I know the director is a "Show, don't tell" guy, but even Lynch filled his movies with scenes of characters consuming mass quantities of spice to fuel their otherworldly abilities. Mentats, Guild Navigators, Bene Gesserit. We got none of that in the new movies

Yeah, I found it disappointing too.

So yeah, it was a feast for the eyes. Javier Bardem was amazing. Otherwise nearly all the themes and complexity of the books were lost or muddled with current year nonsense.

What current year nonsense? please do elaborate, I did not see an overly political agenda being pushed by it.

What current year nonsense? please do elaborate, I did not see an overly political agenda being pushed by it.

I mean, just Chani and Paul's entire dynamic. Mother fucker is a god king and she still treats him like something she found on her boot. Like I said, they took this fated love from the books, and turned it into yet another girlboss scenario. You literally cannot show a woman treating a man with respect or kindness on the silver screen anymore.

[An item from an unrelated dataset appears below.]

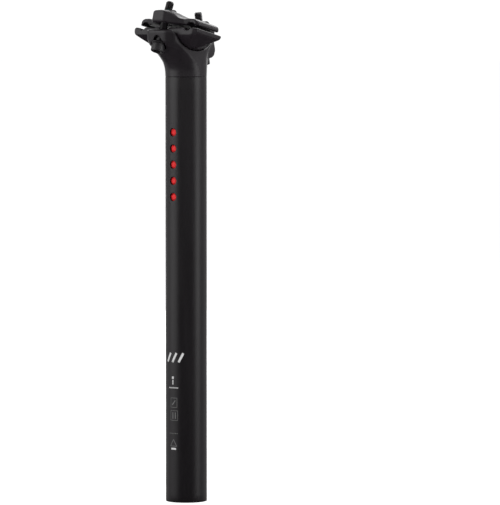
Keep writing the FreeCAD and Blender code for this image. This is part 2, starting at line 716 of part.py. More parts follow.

Much less deference.

Yeah, it was unnecessarily vitriolic and they cut out important parts of their relationships as well, besides chanis behavior, did you find any other subtle or overt political messages n the movie that you would say are more the same current year bs?

You literally cannot show a woman treating a man with respect or kindness on the silver screen anymore.

From what I remember Lady Jessica was plenty kind to Leto and Paul.

She is also portrayed as a much more antagonistic character in this movie than in the books.